Quand vous intervenez de temps en temps, que vous rendez visite occasionnellement, vous pouvez déceler des tensions, repérer des paroles déplacées, des attitudes négatives. Mais cela vous impacte momentanément seulement.  Quand vous intervenez tous les jours, voire plusieurs heures dans une journée chez la même personne, les réparties brusques répétées, un ton systématiquement agressif génèrent un malaise tenace et forcent au questionnement. En l’occurrence, je me demandais comment la plus jeune supportait les brimades ? Et s’il fallait que j’engage une conversation avec l’aînée ? Ou encore que j’en parle au reste de la famille.  

Est-il professionnel d’intervenir quand la qualité de la relation entre les personnes chez qui nous venons travailler nous paraît toxique ?  Devons-nous nous sentir concernés par ce que nous percevons et qui n’est peut-être qu’une parcelle de la vérité…Qui sait si ces deux femmes n’ont pas toujours fonctionné ainsi, mêlant affection et brusquerie, loyauté et impatience ?  

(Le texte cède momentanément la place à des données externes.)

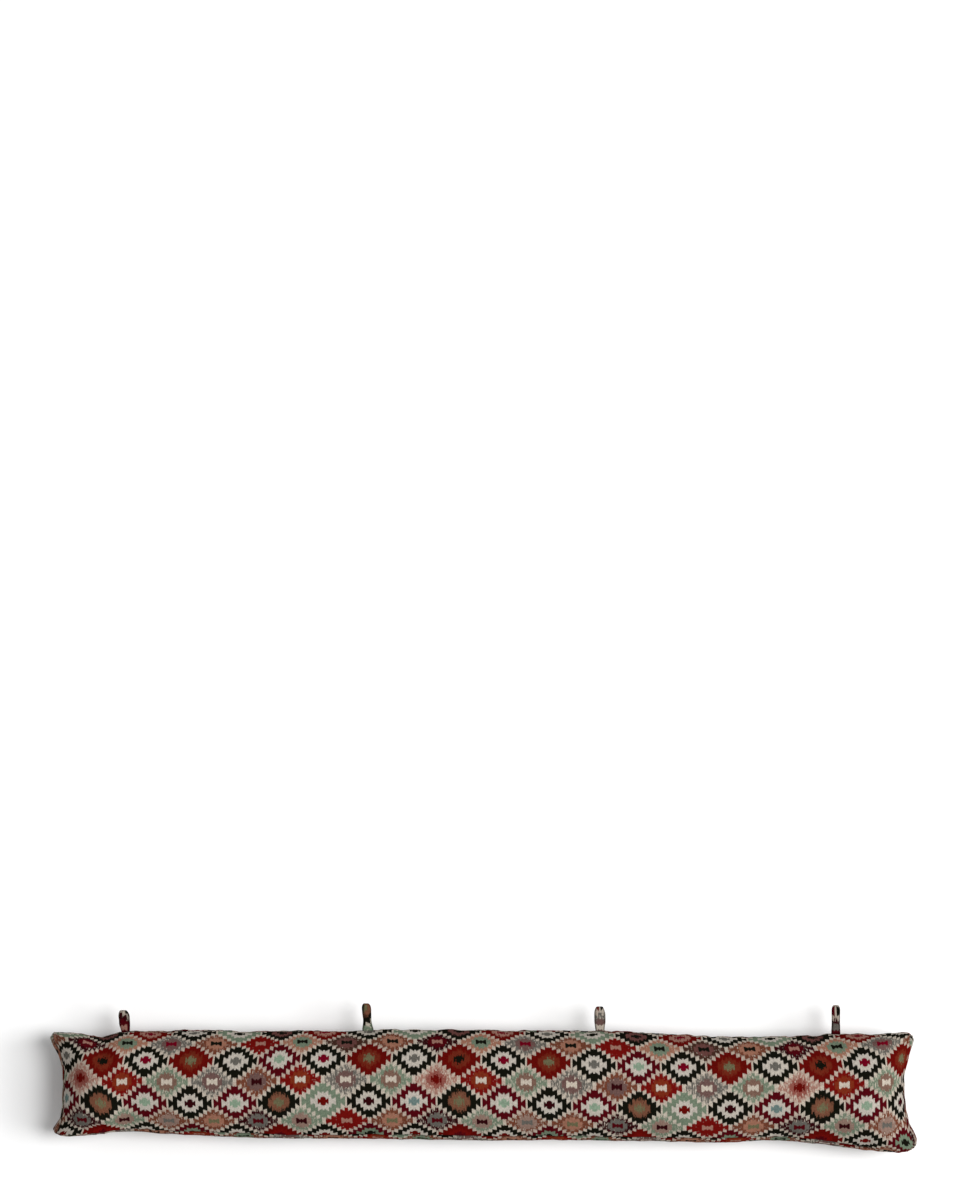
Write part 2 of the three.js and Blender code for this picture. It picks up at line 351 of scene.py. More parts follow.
LARGE_HEART = [(0, 5.6), (2.4, 4.8), (3.1, 1.7), (5.5, 3.8), (5.9, 0)]
SMALL_HALO = [
    (0, 19.0), (1.4, 20.4), (2.1, 15.6), (6.4, 18.2), (7.1, 11.6), (11.4, 14.0), (12.1, 7.8), (16.4, 9.6),
    (17.1, 3.6), (21.6, 6.6), (23.4, 0),
]
SMALL_RING = [
    (0, 16.6), (1.4, 18.2), (2.1, 13.2), (6.4, 15.8), (7.1, 9.6), (11.4, 11.8), (12.1, 5.8), (16.4, 7.4),
    (17.1, 2.2), (22.4, 4.6), (23.1, 0),
]
SMALL_FIELD = [(0, 9.6), (2.4, 11.4), (3.1, 7.8), (7.2, 9.4), (8.1, 4.2), (10.8, 4.6), (11.1, 0)]
SMALL_HEART = [(0, 3.8), (1.4, 1.8), (3.4, 3.2), (5.4, 5.0), (5.9, 0)]
STITCHES = 25  # stitches from the middle of a repeat to its edge
CHART = {"rows": 4.0, "columns": 8.0}
PLAIN_DYES = ("rust", "clay", "scarlet", "rosewood", "pink")  # fields with a plain, frayed outline

# Uneven yarn. STREAK is how fast the streaks change from stitch to stitch. FRAY is how many
# stitches the streaks and the single stitches move a blended outline. MARL is how much ground the
# streaks let through in a marled ring, with the ring's blending, less a least amount.
STREAK = {"along": 0.9, "across": 0.22}
FRAY = {"streaks": 9.0, "stitches": 3.0}
MARL = {"streaks": 4.0, "blended": 1.1, "least": 0.7}

# Over how many stitches the outlines of the small fields and the plain large ones fade.
SOFTNESS = {"small": 1.5, "plain": 2.0}

# Shares: of ring yarn in the halo round a small diamond, by how blended it is and at the least, of
# pink in the rosy ground, of ring yarn in all the ground, and of ribs and picks in the bump.
HALO = {"blended": 0.35, "least": 0.05}
GROUND = {"rosy": 0.22, "ring": 0.06}
RELIEF = {"rib": 0.6, "pick": 0.4, "strength": 0.6}

# The lights: how far each leans from overhead to the right, in degrees, how wide it is and how far
# away, in metres.
LIGHTS = [
    {"name": "key", "slant": 42, "size": 3.2, "away": 6.5},
    {"name": "upper", "slant": 20, "size": 2.3, "away": 6.5},
]
FLOOR_HALF = 6.0  # half the width of the floor, in metres

# The picture: its height in pixels, a pixel's size in millimetres, and how many pixels right of
# the middle and below it the object lies.
PICTURE = {"height": 1200, "pixel": 1.0396, "object_right": 2.35, "object_below": 486.0}
SENSOR = 36.0  # long side of the camera's sensor in millimetres


class CoverSettings(bpy.types.PropertyGroup):
    crown: bpy.props.FloatProperty(
        name="Crown",
        description="Height of the front above the widest outline",
        default=0.055, unit="LENGTH",
    )
    keel: bpy.props.FloatProperty(
        name="Keel",
        description="Depth of the back below the widest outline, before the floor flattens it",
        default=0.057, unit="LENGTH",
    )
    dome: bpy.props.FloatProperty(
        name="End dome",
        description="Length over which the filling thins towards each end seam",
        default=0.047, unit="LENGTH",
    )
    squareness: bpy.props.FloatProperty(
        name="Squareness",
        description="How much the section squares up at the ends",
        default=0.5, subtype="FACTOR",
    )
    top_seam: bpy.props.FloatProperty(
        name="Top seam",
        description="How far round the top edge its seam lies above the widest outline",
        default=math.radians(7), subtype="ANGLE",
    )
    bottom_seam: bpy.props.FloatProperty(
        name="Bottom seam",
        description="The same at the bottom edge",
        default=math.radians(23), subtype="ANGLE",
    )
    end_seam: bpy.props.FloatProperty(
        name="End seams",
        description="The same at both ends",
        default=math.radians(20), subtype="ANGLE",
    )
    seam_depth: bpy.props.FloatProperty(
        name="Seam depth",
        description="How deep the seam is drawn into the filling",
        default=0.0016, unit="LENGTH",
    )
    pucker: bpy.props.FloatProperty(
        name="Pucker",
        description="Height of the puckers beside the seam",
        default=0.0011, unit="LENGTH",
    )
    lump: bpy.props.FloatProperty(
        name="Lumps",
        description="Unevenness of the filling",
        default=0.0009, unit="LENGTH",
    )


class LoopSettings(bpy.types.PropertyGroup):
    strip: bpy.props.FloatProperty(
        name="Strip thickness",
        description="Thickness of the folded strip",
        default=0.0024, unit="LENGTH",
    )
    depth: bpy.props.FloatProperty(
        name="Depth",
        description="Across the two legs, outside to outside",
        default=0.014, unit="LENGTH",
    )
    bight: bpy.props.FloatProperty(
        name="Bight height",
        description="Height of the rounded top of a loop",
        default=0.005, unit="LENGTH",
    )
    tack: bpy.props.FloatProperty(
        name="Stitched length",
        description="How far above the seam the two legs are stitched together",
        default=0.006, unit="LENGTH",
    )
    rise: bpy.props.FloatProperty(
        name="Rise",
        description="Middle of the loops above the widest outline",
        default=0.006, unit="LENGTH",
    )


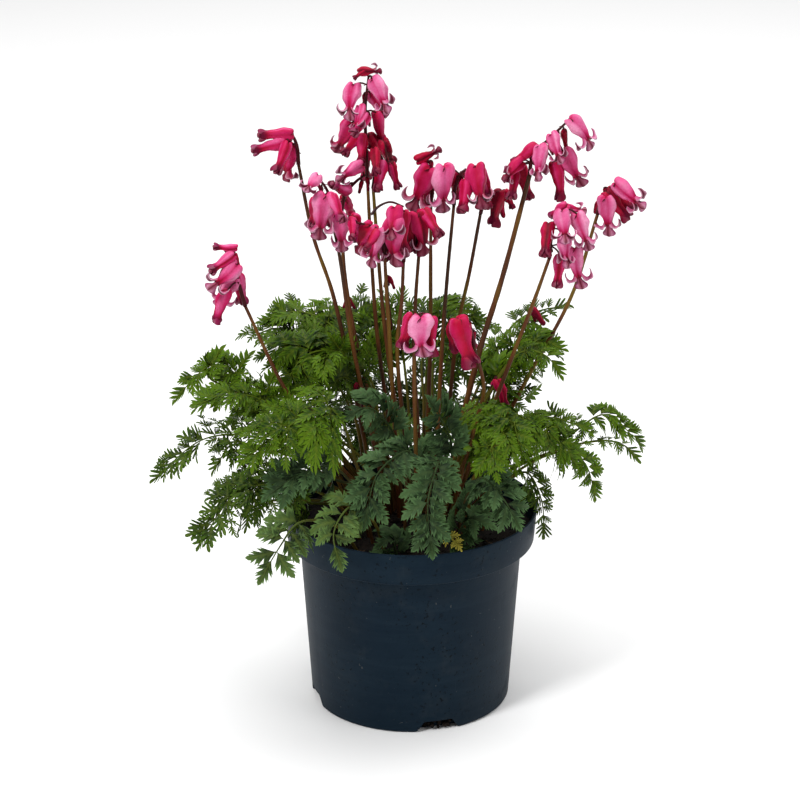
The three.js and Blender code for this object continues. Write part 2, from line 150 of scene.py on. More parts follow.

Nous, les auxiliaires de vie, ne sommes pas de psychologues aguerris, nous intervenons avec nos moyens, nos connaissances, ce que nous pensons être le plus «juste »… 

Au quotidien, nous nous posons toutes sortes de questions et même si nous ne trouvons pas les réponses, il faut maintenir le cap : être présent à l’autre mais veiller à ne pas être intrusif.